Looking back through my previous columns for The Herald, I can see the faint outline of the five semesters I have spent at Brown. For my first column, published over two years ago, I wrote about my struggles with “imposter syndrome” upon arriving at Brown. Little did I know then that I would still grapple with feeling out of place at times as a junior — I wrote about my complicated sense of belonging on campus just a couple weeks ago. Between those two columns, I have written about a multitude of things that have mattered — and still matter — to me, from Kobe Bryant and “The Good Place” to cancel culture and the model minority myth. This is my fifteenth column that I am writing for The Herald. It is also my last. This moment feels like the closing of a chapter: an ending, of a sort, of my first five semesters at Brown. Upon reflection, I’ve found that my experience as a columnist for The Herald has taught me how to articulate my ideas, thus helping me define my sense of self.

Before coming to Brown, I had no experience writing for a student paper. I had no experience writing anything for that matter, other than essays or reports for my classes and random scribbles in half-filled diaries. I certainly had never written anything that an audience of strangers would be reading. But I knew, ever since I decided to come to Brown in my senior year of high school, that I wanted to prioritize writing in college. I was intent on having the ever-so-clichéd experience of “finding myself” at Brown after spending my high school years setting external goals rather than looking inward, and I felt that writing was crucial to my self-determination. 

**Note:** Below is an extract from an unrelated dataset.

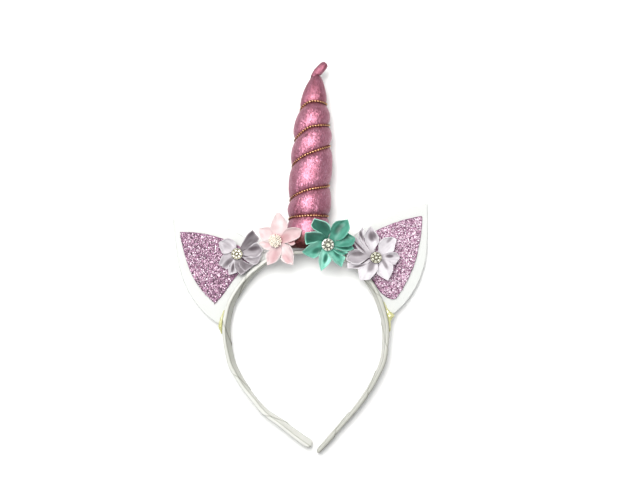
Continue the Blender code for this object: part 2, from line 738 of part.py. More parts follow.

Upon arriving on campus as a first-year, I immediately applied to write opinions for The Herald. In the years since, writing these columns has become very important to me. Before becoming a columnist, I allowed my opinions to float around in my head as comfortable, amorphous, unfinished thoughts. But putting those thoughts down on paper — or on a Word document, as it were — forced me to organize them in a way that is comprehensible to others. This process was far more uncomfortable than keeping my thoughts to myself. Public self-expression felt, at first, more exposing than empowering. Nothing ever dies on the Internet, and I was acutely aware that anything I wrote would follow me for years to come. 

But the experience of writing my opinions rather than just thinking them is the only thing that made them feel real. As I was forced to organize my thoughts, give them structure, consider other perspectives and allow people to read them and give me feedback, those amorphous phrases in my head became more concrete and articulate. Looking back through my 14 previous columns, of course there are things that I would change — sentences that need to be rephrased and opinions to which I wish I had given more nuance. But I still believe in what I wrote, and each column feels like a little snapshot of who I was at the time. The process of writing these columns also gave me exactly what I was looking for when coming to Brown: Being able to collect and verbalize my thoughts helped me better understand my own perspectives on the world, giving me a more defined sense of self. And for that, I will always be grateful to this paper.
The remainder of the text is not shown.